Dynamic Programming

Chapter 4 Dynamique Programming

Dynamique Programming:

it refers to a collection of algorithm that can be used to compute optimal policies
it needs a perfect model of the environment (like a MDP)
it has a great computation cost
it has limited utility in reinforcement learning because of the cost and the model requirement
it is important theoretically
it is a base for many algorithm which aims at reproducing the effect of DP

They key idea of DP, and of reinforcement learning, is the use of value functions to organize and structure the search for good policies.

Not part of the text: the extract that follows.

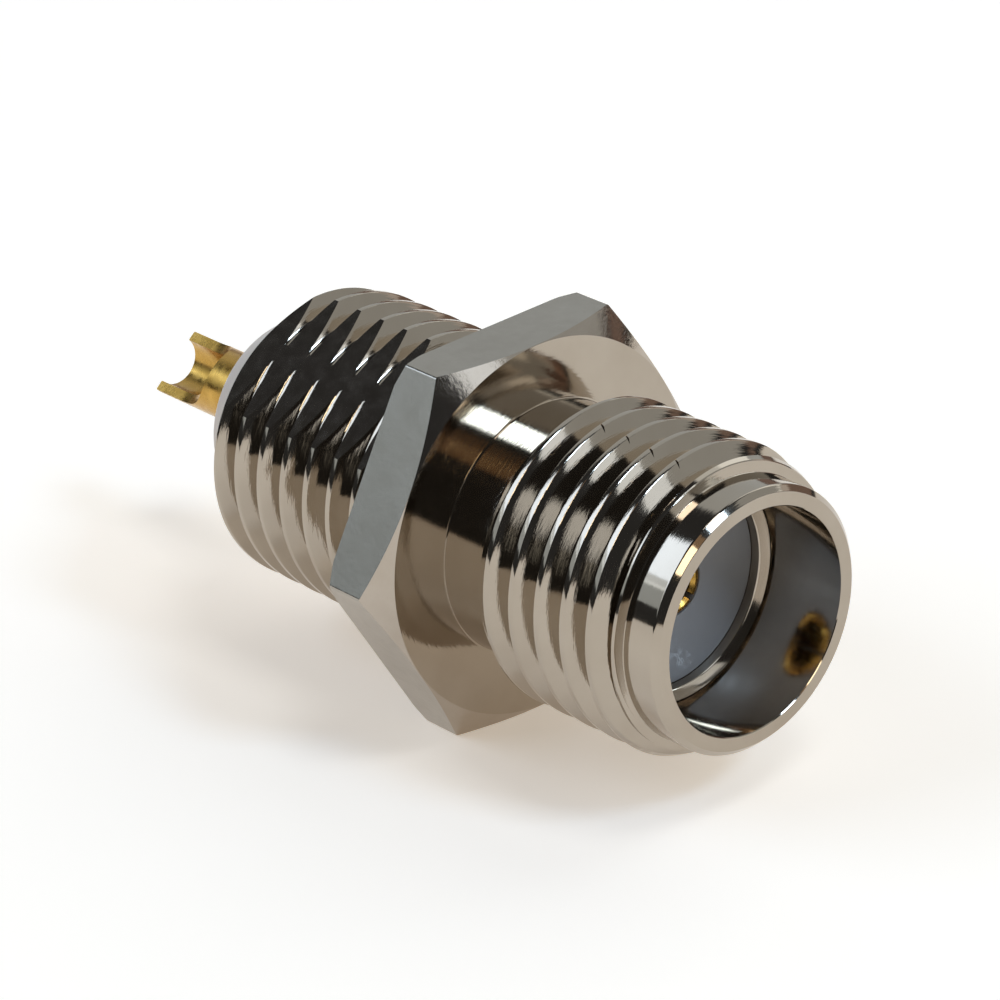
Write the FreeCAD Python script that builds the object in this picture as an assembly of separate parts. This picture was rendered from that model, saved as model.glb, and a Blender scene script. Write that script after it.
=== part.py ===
import FreeCAD, Part
import math
import os

# Coaxial threaded jack for panel mounting, with a solder cup at the back.
# Own frame: millimetres, X along the connector's axis with the mating end towards +X,
# origin on the axis in the plane of the flange's rear (panel) face, +Z square to the
# hexagon's top flat. Every number below is in millimetres or degrees.

# ---- hexagonal flange ----
FLANGE_AF = 7.90            # across the flats
FLANGE_T = 1.34             # thickness
FRONT_CHAMFER_R = 3.94      # circle where the front chamfer meets the flat face
REAR_CHAMFER_R = 4.35       # circle where the rear chamfer meets the panel face
CHAMFER_DEG = 30.0          # both chamfers, measured from the face

# ---- 1/4-36 threads, drawn as their crest cylinders ----
PITCH = 0.7056
CREST_R = 3.150
RELIEF_R = 2.660            # plain neck between the flange and the front thread
THREAD_X0 = 2.36            # end of the neck, where a 45 degree chamfer starts
THREAD_X1 = 5.95            # last full crest
REAR_CHAMFER_X0 = -5.12     # rear thread's 45 degree end chamfer starts here
SHELL_REAR_X = -5.63        # rear end of the shell
SHELL_REAR_R = 2.64

# ---- milled flat on the rear thread ----
FLAT_FROM_AXIS = 2.73
FLAT_AZIMUTH = 121.2        # direction of the flat's normal, from +Y towards +Z

# ---- nose and bore of the mating end ----
NOSE_X0 = 6.36
FACE_X = 7.23
NOSE_R = 2.72
FACE_R = 2.63
BORE_R = 2.315
SHOULDER_X = 5.33           # outer edge of the outer conductor's contact face at the bore's bottom
SHOULDER_DEG = 20.0         # that face is dished, lower towards the axis
INSULATOR_R = 2.08          # bore inside and behind that face, and both insulators' bodies

# ---- insulators ----
FRONT_INS_FACE_X = 5.04     # recessed behind the shoulder, level with the contact
INS_SPLIT_X = -0.20         # the front insulator's rear face
COLLAR_LEN = 0.60
REAR_INS_X = -6.50          # stands out behind the shell

# ---- centre contact ----
SOCKET_FACE_X = 5.05
SOCKET_R = 0.635
SOCKET_BORE_R = 0.465
SOCKET_DEPTH = 2.40
SLOT_W = 0.12
SLOT_LEN = 1.90
SLOTS = 4
FINGER_ROOM_R = 0.66        # room for the fingers to spread
FINGER_ROOM_X = 3.00
COLLAR_R = 0.98
CUP_R = 0.755
CUP_BORE_R = 0.53
CUP_END_X = -10.30
CUP_HALF_X = -9.50          # the wall is cut down to the axis from the end to here
CUP_SCOOP_R = 1.22          # radius of the cutter that rounds the end of the cutaway
CUP_BORE_X = -7.40          # bottom of the cup
CUP_AZIMUTH = 130.0         # direction that the cutaway faces, from +Y towards +Z

X = FreeCAD.Vector(1, 0, 0)
O = FreeCAD.Vector(0, 0, 0)


def turned(points):
    """Closed solid of revolution about X from (x, r) corners."""
    pts = [FreeCAD.Vector(x, 0, r) for x, r in points]
    wire = Part.makePolygon(pts + [pts[0]])
    solid = Part.Face(wire).revolve(O, X, 360)
    return Part.Solid(solid) if solid.ShapeType != "Solid" else solid


def rod(x0, x1, r):
    return Part.makeCylinder(r, x1 - x0, FreeCAD.Vector(x0, 0, 0), X)


def block(x0, x1, half_w, lo, hi, azimuth):
    """Box from x0 to x1 whose local height direction points along the azimuth."""
    b = Part.makeBox(x1 - x0, 2 * half_w, hi - lo, FreeCAD.Vector(x0, -half_w, lo))
    b.rotate(O, X, azimuth - 90.0)
    return b


def hex_prism(x0, x1, af):
    r = af / math.sqrt(3.0)
    pts = []
    for k in range(6):
        a = math.radians(60.0 * k)
        pts.append(FreeCAD.Vector(x0, r * math.cos(a), r * math.sin(a)))
    wire = Part.makePolygon(pts + [pts[0]])
    return Part.Face(wire).extrude(FreeCAD.Vector(x1 - x0, 0, 0))


def save(shape, node):
    shape = shape.removeSplitter()
    solids = shape.Solids
    assert len(solids) == 1, (node, len(solids))
    assert solids[0].isValid(), node
    solids[0].exportStep("parts/%s.step" % node)
    c = solids[0].CenterOfMass
    print("%-16s volume %8.3f mm3  centre of mass x %6.3f" % (node, solids[0].Volume, c.x))
    return solids[0]


os.makedirs("parts", exist_ok=True)

# ---- shell: one turned piece ----
tan_c = math.tan(math.radians(CHAMFER_DEG))
# the two chamfer cones cross outside the corners
cross_r = (FLANGE_T / tan_c + REAR_CHAMFER_R + FRONT_CHAMFER_R) / 2.0
cross_x = (cross_r - REAR_CHAMFER_R) * tan_c
envelope = turned([(0.0, 0.0), (0.0, REAR_CHAMFER_R), (cross_x, cross_r),
                   (FLANGE_T, FRONT_CHAMFER_R), (FLANGE_T, 0.0)])
flange = hex_prism(0.0, FLANGE_T, FLANGE_AF).common(envelope)

front = turned([
    (FLANGE_T - 0.4, 0.0), (FLANGE_T - 0.4, RELIEF_R), (THREAD_X0, RELIEF_R),
    (THREAD_X0 + CREST_R - RELIEF_R, CREST_R), (THREAD_X1, CREST_R),
    (THREAD_X1 + 0.31, 2.96), (NOSE_X0, NOSE_R), (FACE_X - 0.10, NOSE_R),
    (FACE_X, FACE_R), (FACE_X, 0.0),
])
rear = turned([
    (0.4, 0.0), (0.4, CREST_R), (REAR_CHAMFER_X0, CREST_R),
    (SHELL_REAR_X, SHELL_REAR_R), (SHELL_REAR_X, 0.0),
])
flat_tool = block(SHELL_REAR_X - 1.0, 0.0, 4.0, FLAT_FROM_AXIS, 5.0, FLAT_AZIMUTH)
rear = rear.cut(flat_tool)

bores = rod(SHOULDER_X, FACE_X + 1.0, BORE_R)
dish = (BORE_R - INSULATOR_R) * math.tan(math.radians(SHOULDER_DEG))
bores = bores.fuse(turned([
    (SHELL_REAR_X - 1.0, 0.0), (SHELL_REAR_X - 1.0, INSULATOR_R),
    (SHOULDER_X - dish, INSULATOR_R), (SHOULDER_X, BORE_R), (SHOULDER_X + 0.1, BORE_R),
    (SHOULDER_X + 0.1, 0.0),
]))
shell = flange.fuse(front).fuse(rear).cut(bores)
shell = save(shell, "shell")

# ---- front insulator: pressed into the shell, with room for the fingers in its front ----
front_ins = turned([
    (INS_SPLIT_X, SOCKET_R), (INS_SPLIT_X, INSULATOR_R),
    (FRONT_INS_FACE_X, INSULATOR_R), (FRONT_INS_FACE_X, FINGER_ROOM_R),
    (FINGER_ROOM_X, FINGER_ROOM_R), (FINGER_ROOM_X, SOCKET_R),
])
front_ins = save(front_ins, "front_insulator")

# ---- rear insulator: takes the contact's collar in its front face ----
rear_ins = turned([
    (REAR_INS_X, CUP_R), (REAR_INS_X, INSULATOR_R), (INS_SPLIT_X, INSULATOR_R),
    (INS_SPLIT_X, COLLAR_R), (INS_SPLIT_X - COLLAR_LEN, COLLAR_R),
    (INS_SPLIT_X - COLLAR_LEN, CUP_R),
])
rear_ins = save(rear_ins, "rear_insulator")

# ---- centre contact: socket, collar and solder cup turned from one rod ----
contact = turned([
    (CUP_END_X, 0.0), (CUP_END_X, CUP_R), (INS_SPLIT_X - COLLAR_LEN, CUP_R),
    (INS_SPLIT_X - COLLAR_LEN, COLLAR_R), (INS_SPLIT_X, COLLAR_R),
    (INS_SPLIT_X, SOCKET_R), (SOCKET_FACE_X - 0.06, SOCKET_R),
    (SOCKET_FACE_X, SOCKET_R - 0.05), (SOCKET_FACE_X, 0.0),
])
socket_bore = turned([
    (SOCKET_FACE_X - SOCKET_DEPTH - 0.25, 0.0), (SOCKET_FACE_X - SOCKET_DEPTH, SOCKET_BORE_R),
    (SOCKET_FACE_X - 0.07, SOCKET_BORE_R), (SOCKET_FACE_X + 0.03, SOCKET_BORE_R + 0.10),
    (SOCKET_FACE_X + 0.03, 0.0),
])
contact = contact.cut(socket_bore)
for k in range(SLOTS // 2):
    contact = contact.cut(block(SOCKET_FACE_X - SLOT_LEN, SOCKET_FACE_X + 0.5,
                                SLOT_W / 2, -1.0, 1.0, 45.0 + 90.0 * k))
cup_bore = turned([
    (CUP_END_X - 0.1, 0.0), (CUP_END_X - 0.1, CUP_BORE_R), (CUP_BORE_X, CUP_BORE_R),
    (CUP_BORE_X + 0.30, 0.0),
])
contact = contact.cut(cup_bore)
contact = contact.cut(block(CUP_END_X - 0.5, CUP_HALF_X, 1.5, 0.0, 3.0, CUP_AZIMUTH))
scoop = Part.makeCylinder(CUP_SCOOP_R, 4.0, FreeCAD.Vector(CUP_HALF_X, -2.0, CUP_SCOOP_R),
                          FreeCAD.Vector(0, 1, 0))
scoop.rotate(O, X, CUP_AZIMUTH - 90.0)
contact = contact.cut(scoop)
contact = save(contact, "center_contact")

parts = [shell, front_ins, rear_ins, contact]
density = [8.5, 2.2, 2.2, 8.3]      # g/cm3: brass, PTFE, PTFE, beryllium copper
mass = sum(s.Volume * d for s, d in zip(parts, density)) / 1000.0
cx = sum(s.Volume * d * s.CenterOfMass.x for s, d in zip(parts, density)) / 1000.0 / mass
print("mass %.3f g, centre of mass x %.3f mm" % (mass, cx))
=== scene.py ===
import math

import bmesh
import bpy
import numpy as np
from mathutils import Matrix, Vector


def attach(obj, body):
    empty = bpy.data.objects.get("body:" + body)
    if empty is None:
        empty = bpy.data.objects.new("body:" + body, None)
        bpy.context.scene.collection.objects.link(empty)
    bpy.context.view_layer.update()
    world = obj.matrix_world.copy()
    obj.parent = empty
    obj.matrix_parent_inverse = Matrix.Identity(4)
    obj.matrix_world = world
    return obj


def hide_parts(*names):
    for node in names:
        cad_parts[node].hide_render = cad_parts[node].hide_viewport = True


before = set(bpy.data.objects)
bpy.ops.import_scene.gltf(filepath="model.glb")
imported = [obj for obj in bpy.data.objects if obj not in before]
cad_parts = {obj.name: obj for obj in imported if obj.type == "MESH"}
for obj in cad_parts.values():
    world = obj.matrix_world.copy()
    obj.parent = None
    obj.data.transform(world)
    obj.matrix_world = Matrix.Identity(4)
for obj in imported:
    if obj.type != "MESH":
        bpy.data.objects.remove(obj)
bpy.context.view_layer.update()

# ------------------------------------------------------------------ dimensions, mm
PITCH = 0.7056
CREST_R = 3.150
ROOT_R = 2.735
FLANGE_AF = 7.90
FLANGE_T = 1.34
FRONT_CHAMFER_R = 3.94
REAR_CHAMFER_R = 4.35
RELIEF_R = 2.660
THREAD_X0 = 2.36
THREAD_X1 = 5.95
SHELL_REAR_X = -5.63
SHELL_REAR_R = 2.64
REAR_CHAMFER_X0 = -5.12
FLAT_FROM_AXIS = 2.73
FLAT_AZ = 121.2
NOSE_X0 = 6.36
FACE_X = 7.23
NOSE_R = 2.72
FACE_R = 2.60
BORE_R = 2.315
SHOULDER_X = 5.33
SHOULDER_DEG = 20.0
INSULATOR_R = 2.08
FRONT_INS_FACE_X = 5.04
INS_SPLIT_X = -0.20
COLLAR_LEN = 0.60
REAR_INS_X = -6.50
SOCKET_FACE_X = 5.05
SOCKET_R = 0.635
SOCKET_BORE_R = 0.465
SOCKET_DEPTH = 2.40
SLOT_W = 0.12
SLOT_LEN = 1.90
FINGER_ROOM_R = 0.66
FINGER_ROOM_X = 3.00
COLLAR_R = 0.98
CUP_R = 0.755
CUP_BORE_R = 0.53
CUP_END_X = -10.30
CUP_HALF_X = -9.50
CUP_SCOOP_R = 1.22
CUP_BORE_X = -7.40
CUP_AZ = 130.0

FRONT_CREST_X = 2.8426 - PITCH * 69.0 / 360.0      # crest position at azimuth 0
REAR_CREST_X = -5.462


# ------------------------------------------------------------------ mesh helpers (mm)
def scene_object(name, mesh):
    o = bpy.data.objects.new(name, mesh)
    bpy.context.scene.collection.objects.link(o)
    return o


def from_bmesh(name, bm):
    bmesh.ops.remove_doubles(bm, verts=bm.verts, dist=1e-5)
    bmesh.ops.dissolve_degenerate(bm, edges=bm.edges, dist=1e-6)
    bmesh.ops.recalc_face_normals(bm, faces=bm.faces)
    mesh = bpy.data.meshes.new(name)
    bm.to_mesh(mesh)
    bm.free()
    return scene_object(name, mesh)


def skin(bm, rows, close_rows):
    """Quads between successive rows of points; close_rows joins the last row to the first."""
    vs = [[bm.verts.new(p) for p in row] for row in rows]
    n = len(vs)
    for j in range(n if close_rows else n - 1):
        a, b = vs[j], vs[(j + 1) % n]
        for k in range(len(a) - 1):
            bm.faces.new((a[k], a[k + 1], b[k + 1], b[k]))
    return vs


def fill_ends(bm):
    bmesh.ops.remove_doubles(bm, verts=bm.verts, dist=1e-5)
    bmesh.ops.dissolve_degenerate(bm, edges=bm.edges, dist=1e-6)
    edges = [e for e in bm.edges if e.is_boundary]
    bmesh.ops.holes_fill(bm, edges=edges, sides=0)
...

Let's rewrite the $v_*$ and $q_*$ which satisfy the Bellman optimality equations: $\begin{align} v_*(s) &= \max_a \mathbb{E} [R_{t+1} + \gamma v_*(S_{t+1}) | S_t = s, A_t = a]\\ &= \max_a \sum_{s', r} p(s', r | s, a) [r + \gamma v_*(s')] \end{align}$

$\begin{align} q_*(s,a) &= \mathbb{E} [R_{t+1} + \gamma \max_{a'} q_*(S_{t+1}) | S_t = s, A_t = a]\\ &= \sum_{s', r} p(s', r | s, a) [r + \gamma \max_{a'} q_*(s')] \end{align}$